Morales v. Yeutter, 952 F.2d 954 (7th Cir.1991).
In our case, the government did not appeal the district court’s original order holding the INS regulation to be inconsistent with IRCA, so Morales determination as to formal (and final) regulations creates no square intercircuit dispute. See also Catholic Social Servs., 956 F.2d at 916-17, 918 (reviewing two INS regulations). As the government notes, furthermore, the “principal plaintiff in fact” in Morales was a sod growers’ association that unquestionably had standing under IRCA yet could not under that statute seek judicial review in the courts of appeals; the Seventh Circuit did not have to, and did not, focus on the status of the individual alien plaintiffs. The standing of the QDEs, on the other hand, is a dubious proposition left undecided by this court and the Supreme Court. There is, then, no conflict in the holdings of Morales and Ayuda (but see Catholic Social Servs., 956 F.2d at 920-21), and any tension between the cases seems of little import because surely no more regulations will issue governing the now long-expired IRCA legalization programs.
Our doubts about the QDEs’ standing warrant a final observation. Despite the repeated references to the “aliens” and the “plaintiffs” in our opinions, the only actual plaintiffs besides the QDEs were five individual aliens whose claims were fully resolved by the district court’s initial order, which is not before us.
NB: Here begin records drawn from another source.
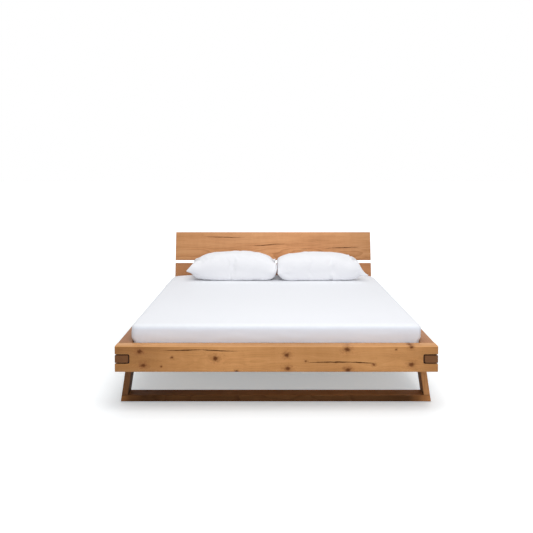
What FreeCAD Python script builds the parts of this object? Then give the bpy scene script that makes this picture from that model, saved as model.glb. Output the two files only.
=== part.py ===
import FreeCAD, Part
import Sketcher
import os
import re

# Beam bed: heavy oak beams on two splayed leg frames, with a raked two-plank headboard.
# Millimetres. +Z is up, the foot end faces -Y, and the origin lies on the floor under the
# middle of the whole bed. Left and right are as seen from the foot end.

SIZES = {
    # Lying area and mattress
    "inner_width": 1800,
    "inner_length": 2010,
    "mattress_gap": 3,
    "mattress_height": 200,
    "mattress_sink": 90,
    "mattress_corner": 30,
    "mattress_edge": 28,
    "soft_gap": 0.3,
    # Beams and their corner joints
    "beam_depth": 90,
    "beam_height": 160,
    "beam_underside": 265,
    "beam_arris": 4,
    "tenon_height": 60,
    "tongue_width": 50,
    "tongue_length": 80,
    "joint_nick": 4,
    # Headboard
    "headboard_inset": 0,
    "plank_thickness": 40,
    "lower_plank": 205,
    "upper_plank": 259,
    "plank_slit": 26,
    "plank_shadow_gap": 2,
    "plank_arris": 3,
    "lean_angle": 11.6,
    "strut_spread": 1100,
    "strut_thickness": 45,
    "strut_depth": 75,
    "strut_lift": 15,
    "strut_drop": 45,
    # Leg frames
    "leg_setback": 234,
    "leg_depth": 114,
    "post_thickness": 40,
    "leg_bar_thickness": 40,
    "foot_spread": 40,
    "leg_arris": 2,
    "plate_width": 80,
    "plate_length": 168,
    "plate_thickness": 5,
    "glide_thickness": 3,
    "glide_diameter": 50,
    "glide_inset": 70,
    # Slats and what carries them
    "slat_width": 80,
    "slat_thickness": 18,
    "slat_margin": 65,
    "slat_end_gap": 3,
    "slat_arris": 3,
    "cleat_width": 40,
    "cleat_height": 40,
    "cleat_end_gap": 85,
    "centre_beam_width": 60,
    "centre_beam_height": 40,
    "centre_post_width": 60,
    # Steel fittings inside the frame
    "bracket_leg": 80,
    "bracket_height": 42,
    "bracket_drop": 2,
    "bracket_thickness": 5,
    "hanger_width": 120,
    "hanger_height": 40,
    "hanger_ledge": 45,
    "hanger_thickness": 4,
    # Screws
    "small_screw": 5,
    "small_head": 9,
    "slat_screw_length": 38,
    "bracket_screw_length": 50,
    "cleat_screw_length": 70,
    "hanger_screw_length": 45,
    "hanger_lift_length": 30,
    "leg_screw": 6,
    "leg_head": 12,
    "leg_screw_length": 60,
    "bar_screw_length": 90,
    "strut_screw": 8,
    "strut_head": 16,
    "strut_bite": 55,
    "plank_bite": 25,
    "post_screw_length": 90,
    # Pillows as filled: crown and belly are measured from the plane of the seam
    "pillow_width": 790,
    "pillow_depth": 400,
    "pillow_crown": 145,
    "pillow_belly": 100,
    "pillow_seam": 10,
    "pillow_draw_in": 16,
    "pillow_sink": 12,
    "pillow_gap": 4,
    "pillow_offset": 32,
    "pillow_setback": 28,
}

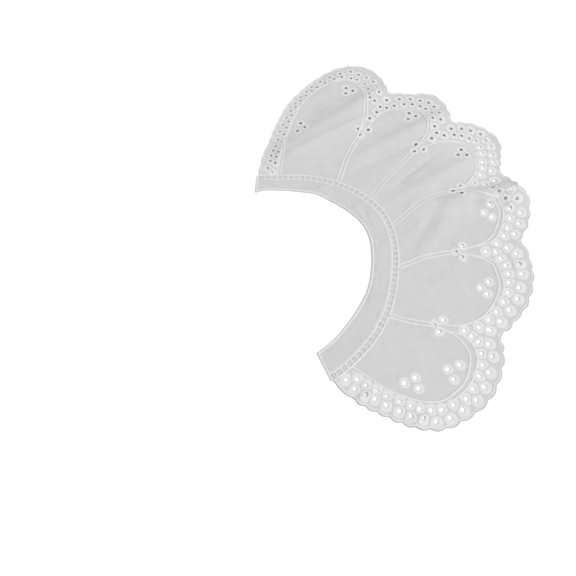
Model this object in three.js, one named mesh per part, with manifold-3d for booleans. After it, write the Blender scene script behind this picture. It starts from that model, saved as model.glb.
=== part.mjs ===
// One half of a detachable collar: white cotton cut in six petals, with eyelets and a scalloped edge.
// The half lies flat, seen from its right side. Millimetres, +Z up, +Y towards the far end of the band.
// It is drawn in polar form about the centre of the neckline, and its angles turn anticlockwise from +X.
import * as THREE from 'three';
import { mergeVertices } from 'three/addons/utils/BufferGeometryUtils.js';
import Module from 'manifold-3d';

const wasm = await Module();
wasm.setup();

// Sizes of the whole half
const NECK_RADIUS = 56;
const COLLAR_DEPTH = 110;
const FIT_GAP = 0.3;

// Neck band and the ladder of openwork that joins it to the petals
const BAND_WIDTH = 14;
const BAND_THICKNESS = 1.4;
const LADDER_WIDTH = 4.6;
const LADDER_THICKNESS = 1.1;
const RAIL_WIDTH = 0.9;
const RUNG_PITCH = 3.8;
const RUNG_WIDTH = 1.1;

// Cloth of the petals, its folds and its eyelets
const CLOTH_THICKNESS = 1.0;
const FOLD_HEIGHT = 8;
const EYELET_RADIUS = 1.1;
const EYELET_INSET = 3.4;
const EYELET_SIDES = 6;

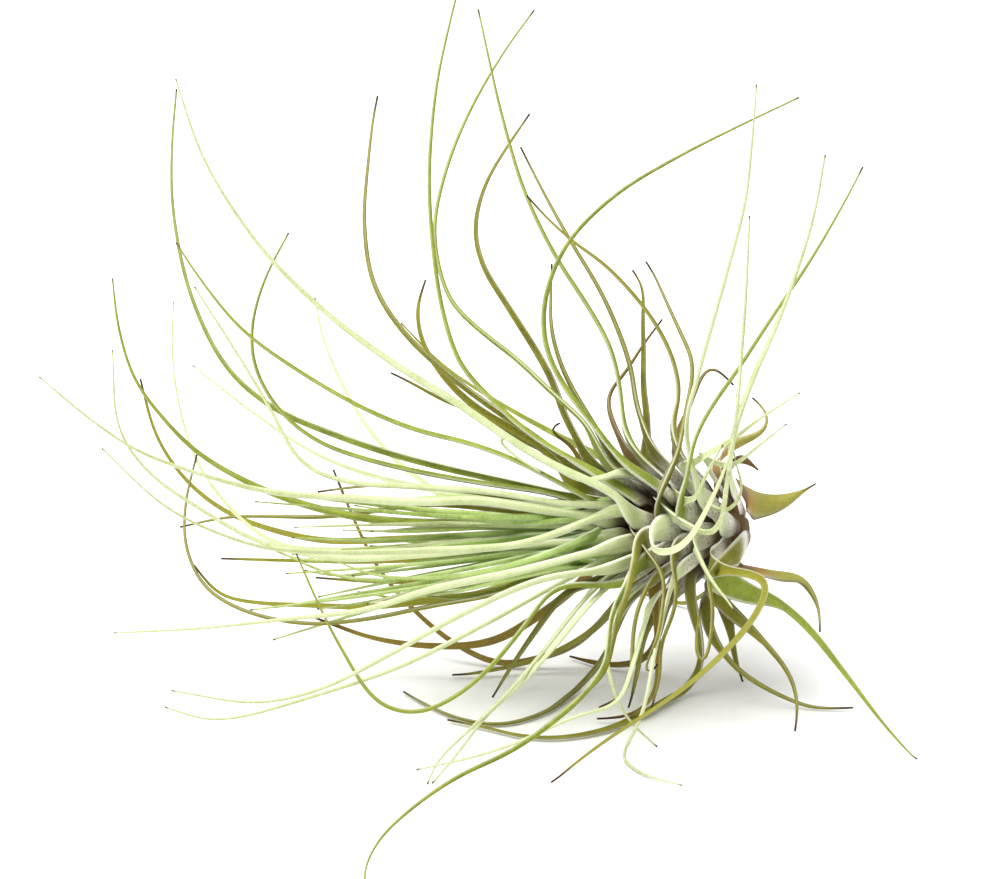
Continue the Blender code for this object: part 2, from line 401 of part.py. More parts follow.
def stem_mesh():
    """The short woody stem, with its dry end rounded over."""
    rows = [(-0.2, 0.45), (0.0, 0.75), (0.6, 0.93), (1.6, 1.0), (4, 1.0), (7, 1.0), (10, 1.0), (13, 1.0),
            (15, 1.0), (17, 1.0), (19, 1.0), (21, 1.0), (22.6, 1.0), (STEM_LENGTH, 0.8)]
    sides = 14
    points, faces = [], []
    for station, share in rows:
        radius = float(stem_radius(station)) * share
        for k in range(sides):
            angle = 2 * math.pi * k / sides
            away = OVER * math.cos(angle) + BESIDE * math.sin(angle)
            points.append(tuple((TAIL + ALONG * station + away * radius) / 1000))
    for r in range(len(rows) - 1):
        for k in range(sides):
            a, b = r * sides + k, r * sides + (k + 1) % sides
            faces.append((a, b, b + sides, a + sides))
    last = (len(rows) - 1) * sides
    faces.append(tuple(range(sides))[::-1])
    faces.append(tuple(range(last, last + sides)))
    return closed_object("stem", points, faces)


def coloured(made, colour):
    """Its own plain surface, named after the piece."""
    material = bpy.data.materials.new(made.name)
    material.use_nodes = True
    shader = material.node_tree.nodes["Principled BSDF"]
    shader.inputs["Base Color"].default_value = (*COLOURS[colour], 1)
    shader.inputs["Roughness"].default_value = 0.6
    made.data.materials.append(material)


def build():
    for old in list(bpy.data.objects):
        bpy.data.objects.remove(old, do_unlink=True)
    coloured(stem_mesh(), "stem")
    routes = [leaf[4] for leaf in LEAVES]
    seats = choose_seats(routes)
    lines, reaches, halves = [], [], []
    for (_, blade, factor, _, route), seat in zip(LEAVES, seats):
        line, reach = leaf_line(route, seat)
        lines.append(line)
        reaches.append(reach)
        halves.append(widths(line, reach, blade, factor)[1])
    lines, left = settle(lines, reaches, halves)
    print("seats", seats, "still close", left)
    for (name, blade, factor, colour, _), seat, line, reach in zip(LEAVES, seats, lines, reaches):
        line = eased(line, 2)
        t, half, radius, fade = widths(line, reach, blade, factor)
        made = leaf_mesh(name, line, seat_line(seat)[2], t, half, radius, fade)
        coloured(made, colour)


build()
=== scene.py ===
import math

import bpy
import numpy as np
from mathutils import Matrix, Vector


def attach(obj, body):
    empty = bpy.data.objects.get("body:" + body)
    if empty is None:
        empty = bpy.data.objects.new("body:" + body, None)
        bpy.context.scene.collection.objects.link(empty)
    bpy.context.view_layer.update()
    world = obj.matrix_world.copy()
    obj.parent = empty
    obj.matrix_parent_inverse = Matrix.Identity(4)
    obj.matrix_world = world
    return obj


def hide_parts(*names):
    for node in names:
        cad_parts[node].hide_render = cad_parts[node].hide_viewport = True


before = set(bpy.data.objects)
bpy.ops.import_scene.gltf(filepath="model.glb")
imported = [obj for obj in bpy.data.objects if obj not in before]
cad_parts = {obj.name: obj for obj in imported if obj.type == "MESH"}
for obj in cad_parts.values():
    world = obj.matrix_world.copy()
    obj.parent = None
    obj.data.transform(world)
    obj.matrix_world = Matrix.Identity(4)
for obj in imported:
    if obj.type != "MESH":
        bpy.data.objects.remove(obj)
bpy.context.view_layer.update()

print("stage: frame is in")

# Lengths are millimetres until a mesh is made. Leaf routes are drawn on a board that leans back
# from upright by lean degrees: each point is (across, up, out), and zero is the plant's heart.
# height, across and back place the heart, from the middle of the plant's footprint.
boardValues = {"lean": 22, "height": 30.0, "across": 31.8, "back": 7.0}

# the woody stem, on the board, from its old dry end to the crown
stemForm = {"tail": (10.4, -1.6, -4.0), "crown": (-12.8, -0.8, 4.0), "radius": 4.3, "tipRadius": 1.1,
            "taperFrom": 13.0, "gap": 0.35}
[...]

Motions by other organizations to intervene on the § 265 issue were never granted (the QDEs already in the case adopted the claim), nor was any class of aliens ever certified. Cf. Catholic Social Servs., 956 F.2d at 917, 918 n. 2, 918 (noting that two classes of aliens were certified and that the organizational plaintiffs in one case were dismissed by stipulation). The strong possibility that no plaintiffs with standing remain in the case is yet another reason for considering this case unworthy of additional judicial review.
. The 4,000-6,000 figure Judge Wald uses includes aliens affected by the district court’s original order, which the government did not appeal. If there are any aliens still affected by the original lawsuit, they are § 265 aliens, whose number is entirely undetermined.